“Once the mind has been stretched by a new idea, it will never return to its original size” – Oliver Wendell Holmes
see more at: “Impressions” on my site
As opposed to a painter or sculptor, who can start from pure imagination, photography starts always at something existing. But, contrary to common believe, the camera never captures exact reality, never copies what the eye sees, even if intended. And why not go further – why not free photography from that cliché, why not allow, as in all other visual art forms, the freedom of im-and expressionism, of abstract or non-representational imagery. There is an essential distinction between natural observation and personal creation.

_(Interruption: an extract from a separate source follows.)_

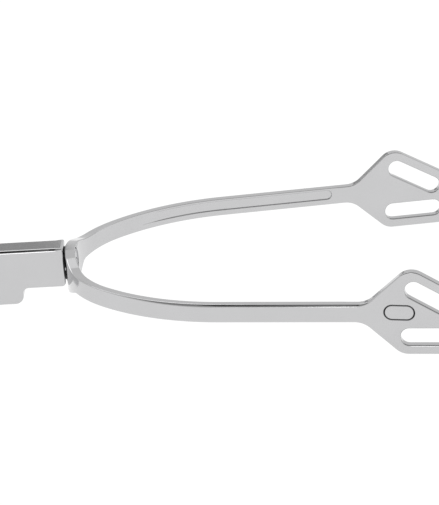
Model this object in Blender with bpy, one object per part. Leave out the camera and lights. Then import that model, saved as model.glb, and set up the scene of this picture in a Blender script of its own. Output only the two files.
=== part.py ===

Painstakingly re-creating what we see is mindless and serves no purpose in art. Here, through in-camera techniques like off-register multi-exposures, combined with change of focus, aperture, focal length, plus erratic movements and rotation during exposure, we can leave the conventional boundaries of photography behind. We are able to join the freedoms enjoyed by painters and sculptors. The notion of ‘making’, as opposed to ‘taking’ a photograph gains dramatically and becomes unavoidably visible. Creativity and personal expression now strongly trumps documentation. The subject matter here consists of mostly branches, sparkling ice surfaces, glare on water, a tree line at sunset, metal structures – anything with high contrast works. All the above has been done in-camera without any Photoshop layers/trickery. With manual film cameras, multi exposures were achieved by simply not winding the film forward and by applying some exposure compensation. A multi-exposure feature is needed for digital caneras, but the remaining techniques will also leave a lot to explore.